Persistent change across an organization occurs when about 75-85 percent of the personnel have modified their behaviors and "proclaim their belief that energy stewardship is the new way of doing business," said Horner.

The CASCOM OEO recognized this challenge and addressed it in the plan by applying a multi-faceted approach.

"The approach leverages the capabilities of existing training platforms and communication mediums while continuously highlighting why energy is important," said McPeak. "Developing training regimens that are both value-based and actionable is difficult, but necessary to address the continuous changes observed in energy prices, technology and markets. We will be closer to our goal of energy awareness and cultural change when leaders, Soldiers and teammates hold the belief that energy security and energy efficiency are vital to national security."

Awareness goes a long way, but to maintain momentum in this cultural shift, the Army needs to improve education, training and communication, said McPeak.

"Education helps us understand why energy is important to the overall mission of the Army.
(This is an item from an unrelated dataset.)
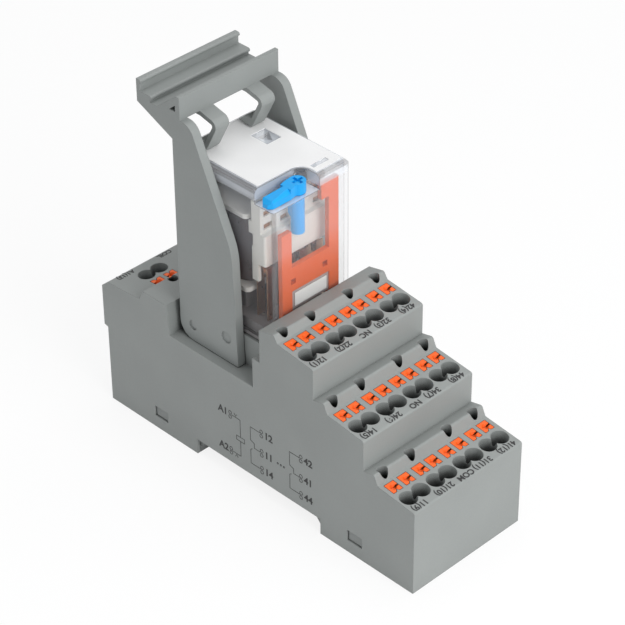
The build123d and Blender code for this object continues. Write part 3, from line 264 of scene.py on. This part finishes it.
def moulded(name, colour, roughness=0.5, grain=2600.0, spread=0.04, soft=0.0002, hole_shade=False):
    """Moulded plastic: fine spark-eroded grain, faint tone drift and softened edges."""
    material = bpy.data.materials.new(name)
    tree, shader = node_group(material)
    where = coordinates(tree)
    drift = noise(tree, where, 60.0, 2.0)
    dark = tuple(c * (1 - spread) for c in colour)
    light = tuple(min(1.0, c * (1 + spread)) for c in colour)
    tone = tinted(tree, drift, dark, light)
    # Painted shade: the tone darkens down hollows and gaps
    if hole_shade:
        tone = painted_cavity_shade(tree, tone)
    tree.links.new(tone, shader.inputs["Base Color"])
    fine = noise(tree, where, grain, 4.0)
    tree.links.new(ramp(tree, fine, roughness - 0.06, roughness + 0.06), shader.inputs["Roughness"])
    tree.links.new(bump(tree, fine, 0.00003, 0.35, soft), shader.inputs["Normal"])
    shader.inputs["Specular IOR Level"].default_value = 0.4
    return material


def metal(name, colour, roughness=0.35, grain=900.0):
    """Stamped metal with fine drawn lines."""
    material = bpy.data.materials.new(name)
    tree, shader = node_group(material)
    where = coordinates(tree)
    lines = noise(tree, where, grain, 5.0)
    dark = tuple(c * 0.82 for c in colour)
    tree.links.new(tinted(tree, lines, dark, colour), shader.inputs["Base Color"])
    tree.links.new(ramp(tree, lines, roughness - 0.08, roughness + 0.1), shader.inputs["Roughness"])
    tree.links.new(bump(tree, lines, 0.00002, 0.3, 0.00008), shader.inputs["Normal"])
    shader.inputs["Metallic"].default_value = 1.0
    return material


def edge_mask(tree, radius, sharpness=0.12):
    """Rises from 0 on flats to 1 within a radius of an edge."""
    edge = tree.nodes.new("ShaderNodeBevel")
    edge.samples = 8
    edge.inputs["Radius"].default_value = radius
    face = tree.nodes.new("ShaderNodeNewGeometry")
    meet = tree.nodes.new("ShaderNodeVectorMath")
    meet.operation = "DOT_PRODUCT"
    tree.links.new(edge.outputs["Normal"], meet.inputs[0])
    tree.links.new(face.outputs["Normal"], meet.inputs[1])
    return mapped(tree, meet.outputs["Value"], 1.0, 1.0 - sharpness)


def turned_mask(tree, facing):
    """1 on bevels and rounded corners, 0 on faces square to the axes."""
    size = tree.nodes.new("ShaderNodeVectorMath")
    size.operation = "ABSOLUTE"
    tree.links.new(facing, size.inputs[0])
    parts = split(tree, size.outputs["Vector"])
    return mapped(tree, maximum(tree, parts["X"], parts["Y"], parts["Z"]), *SQUARE_TO_TURNED)


def scaled_mask(tree, mask, level):
    """A mask that tops out at a level."""
    return mapped(tree, mask, 0.0, 1.0, high=level)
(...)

We are working to develop appropriate content and find advantageous insertion points for energy in accession schools, the military academy, Reserve Officer Training Corps, and professional military education curriculums that incorporate energy lessons into training and orientation of Soldiers," according to the CASCOM OEO.

McPeak said he understands that training also equals additional fiscal endeavors, and that's why to make this effort affordable, the plan is to leverage existing education and training platforms.

Instilling energy awareness across the Army and empowering Soldiers with a sense of stewardship is a cornerstone goal, said McPeak.

"We all have an opportunity, here and now, to be agents of change with a strategic implication. We will meet this challenge head on, capitalizing on leading-edge research, technologies, and business practices," said Hodge. Achieving success will take persistence and accountability at all levels. Remember, every Soldier in the U.S. Army is an energy manager and has the capability to help reduce demand.